Ella, a los 18 años trabajaba en el pequeño negocio familiar de comida en Plan de Quezada, Cuautla, en Morelos. Su plan era, algún día, mudarse a la capital del país a estudiar una carrera técnica; no sabía en qué ni dónde, pero la esperanza estaba allí, en su cabeza, nebulosamente y alimentada por su madre que le prometido apoyarla.
Un día, en una fiesta de la colonia, conoció a un muchacho; simpático, muy amable y que se llevaba con todos en la fiesta. Mostró interés en ella. Bailaron varias canciones, tomaron cerveza y le invitó una pastilla que la animó más. Al siguiente día tuvo la peor cruda de su vida, pero se había divertido mucho y ese chico le había gustado.
Con el tiempo, entablaron una relación, él se ganó su confianza rápidamente por su buen sentido del humor y su carisma, incluso le presentó a su familia. Amores raídos, en cuestión de meses estaba embarazada y decidieron iniciar una vida juntos.
Se mudaron a casa de su suegra, donde también estaban las hermanas de su pareja. El primer síntoma de lo que estaba por venir apareció justo allí: él chico, popular y claramente conocido en las calles de Cuautla, era más que respetado en su casa: su familia le temía.

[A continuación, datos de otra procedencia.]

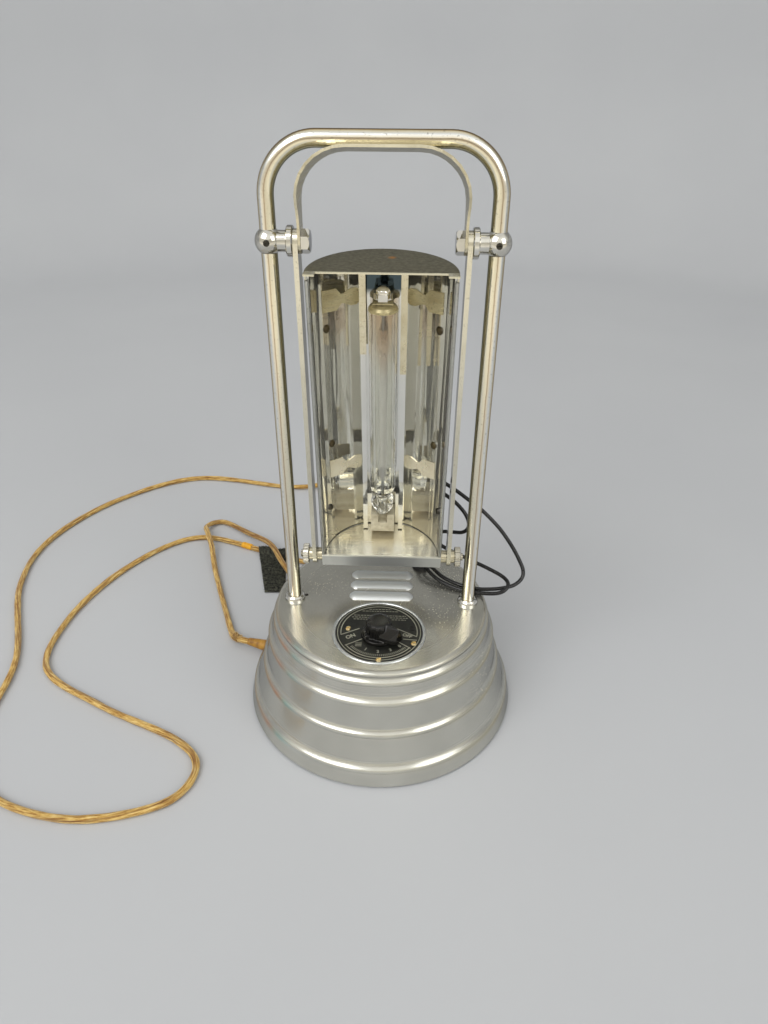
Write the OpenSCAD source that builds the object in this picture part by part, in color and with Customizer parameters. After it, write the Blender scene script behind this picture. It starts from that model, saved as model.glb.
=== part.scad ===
// Ultraviolet therapy lamp: a stepped base, a tall tube loop and a hanging reflector head.
// Millimetres, Z up, the origin on the floor at the centre of the base, the front towards -Y.

/* [Base] */
// Radius of the base at its foot
base_r = 114; // [112:1:118]
// Height of the deck above the floor
deck_z = 94; // [93:1:96]
// Thickness of the spun shell
shell_t = 1.6; // [1.2:0.1:2]

/* [Loop and clamps] */
// Distance between the two legs of the loop
leg_span = 144; // [144:1:146]
// Outer diameter of the loop tube
tube_d = 10.4; // [9.8:0.1:10.4]
// Height of the loop's crossbar centre above the floor
loop_z = 435; // [434:1:440]
// Height of the clamp pivots above the floor
clamp_z = 377.5; // [376:0.5:378]

/* [Yoke] */
// Distance between the upper and the lower pivot of an arm
arm_len = 246.2; // [245:0.2:247]
// Backward lean of the arms at rest, in degrees
arm_lean = 2.56; // [2:0.02:3]
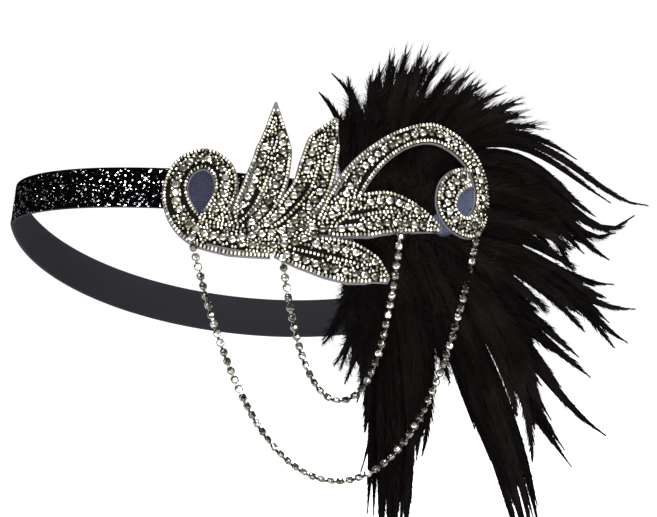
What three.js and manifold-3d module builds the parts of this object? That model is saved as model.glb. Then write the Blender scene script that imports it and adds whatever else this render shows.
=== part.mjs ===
// A 1920s style feather headband, worn round the head above the ears: a glitter elastic loop, a beaded
// rhinestone applique bent round its front, two swags of rhinestone cup chain, and a plume of dyed feathers
// on a pad that is sandwiched between the loop and the applique.
// Millimetres. +Z up, -Y to the front, +X to the wearer's left. The origin is the middle of the head
// loop where it is widest.
import * as THREE from "three";
import { mergeVertices } from "three/addons/utils/BufferGeometryUtils.js";
import Module from "manifold-3d";

// Head loop: two half ellipses that share the loop's width, flatter in front where the applique stiffens it
const LOOP_WIDTH = 208;
const FRONT_DEPTH = 36;
const BACK_DEPTH = 102;
const BAND_WIDTH = 19;
const BAND_THICKNESS = 1.5;
const LOOP_STEPS = 48;

// As worn, the back of the loop sits lower than the front, and the plume's side a little lower too
const WORN_TILT_DEG = 24;
const WORN_ROLL_DEG = 5.4;

// Layers in front of the band
const GAP = 0.3;
const PAD_THICKNESS = 2.2;
const BACKING_THICKNESS = 1.2;
const BEAD_HEIGHT = 1.5;
const BACKING_MARGIN = 0.8;

// Cut stones in the beadwork
const STONE_DIAMETER = 4;
const STONE_RISE = 1.2;
const STONE_SINK = 0.5;

// Applique: the places in its tables are shares of its length along the band and of its height, from a spot in
// the middle of the loop's front that sits a little above the middle of the band
const APPLIQUE_LENGTH = 150;
const APPLIQUE_HEIGHT = 84;
const APPLIQUE_RISE = 1.6;

// Cup chain
const CUP_DIAMETER = 3.2;
const CUP_DEPTH = 1.5;
const CUP_CROWN = 0.6;
const CUP_PITCH = 4.2;
const CHAIN_STANDOFF = 0.6;
const OUTER_CHAIN_LENGTH = 264;
const INNER_CHAIN_LENGTH = 154;

// Plume
const PAD_FROM = 0.27;
const PAD_TO = 0.69;
const PAD_HEIGHT = 25;
const FEATHER_THICKNESS = 1.8;

const rad = THREE.MathUtils.degToRad;
const wasm = await Module();
wasm.setup();

// Solids and geometries

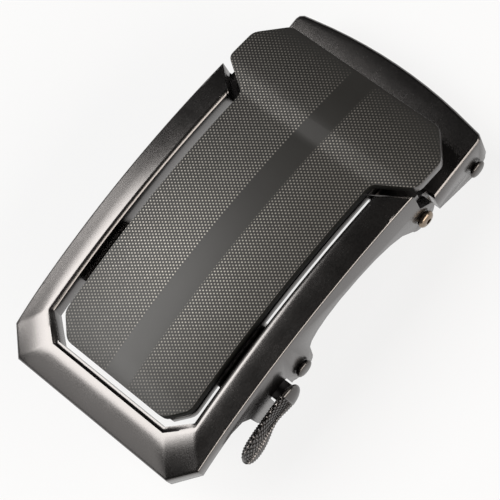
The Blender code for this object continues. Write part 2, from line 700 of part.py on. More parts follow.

La chica sabía que él ‘trabajaba’ mucho de manera discontinua: ocupado al máximo durante varios días seguidos, luego estaba completamente libre durante otros tantos. Finalmente no pudo cerrar más los ojos y tuvo claro que el padre de su hijo era parte del narco local, bien posicionado entre la mafia que controla la vida de Cuautla.
Para la chica, el descubrimiento de esta realidad se materializó en bolsas de marca, estéticas y viajes. “Valía la pena seguir a su lado a pesar de las cosas negativas: drogas, borracheras, armas, fiestas salidas de control y los malos tratos”, resumiría alguna vez de cara a amigos íntimos.
La violencia de su pareja comenzó a hacerse más patente primero en el trato hacia sus subordinados en el narco; después hacia su suegra y sus cuñadas y finalmente se vio alcanzada. El primer grito llegó acompañado de golpes. A partir de ahí, todo fue en crescendo.
Comenzó a sentir miedo y el hijo se convirtió en factor: mientras el niño estuvieran bien, podía soportarlo. Pero la familia de la chica trató de intrevenir. El poder del muchacho se hizo patente: su parentela política no sólo no pudo defenderla, sino que varios de sus miembros tuvieron que irse del municipio.
Las amenazas de muerte eran patentes y ya para entonces todos sabían que el tipo mataba y que mandaba matar.
Al menos ella pudo mudarse de casa con su hijo. El padre tenía cada vez m,ás ‘trabajo’ y sus actividades ya requerían presencia de sicarios y droga cada vez más constante, así que dejó que madre e hijo se mudaran dentro del mismo barrio.
Acordaron que el niño vería al padre los fines de semana, pero durante una visita, el menor volvió con moretones en el cuerpo. Ella se armó con todo el valor que le quedaba y recriminó la violencia contra el menor. Terminó perdiendo, porque de nuevo fue golpeada, peor que otras veces: terminó en el hospital.
Siempre tuvo miedo de acudir a las autoridades judiciales porque sabía por el tipo que la policía del municipio protege al cartel local y encubre sus actividades.
Aún así, acudió a denunciar. Ante la inoperancia del Ministerio Público y juzgados, contrató a una abogada de la Ciudad de México, feminsita y experta en tratar asuntos de violencia familiar. Le aseguró que podían conseguir una sentencia por violencia de género.
No obstante, las ilusiones duraron poco, la propia abogada le dijo que dada la situación en el gobierno municipal y estatal, su agresor podría evadir una sentencia y atacarla, así que le recomendó llegar a un acuerdo con el padre.
La primera desilución dio paso a darle seguimiento a lograr un acuerdo por escrito. Finalmente se dio. Él se comprometió a entregar unos miles de pesos al mes, dinero narco, claro está, para la manutención del niño y la suya propia.
El resultado terminó diluyendo sus ganas de pelear por ella y por su hijo. Aún tiene la idea de obtener la custodia total del menor, pero ya sin la convicción que mostraba al inicio de la batalla legal. De novia de narco, pasó al papel de ex del mismo narco, con ingresos seguros y cierta lejanía de la violencia que le estaba proporcionando el sustento a ella y a su hijo. De las viejas intenciones de estudiar en la capital, lo que había quedado era la duda de si alguna vez debería salir huyendo con rumbo a la Ciudad de México, a alcanzar a los familiares que ya había sido desterrados por el narco.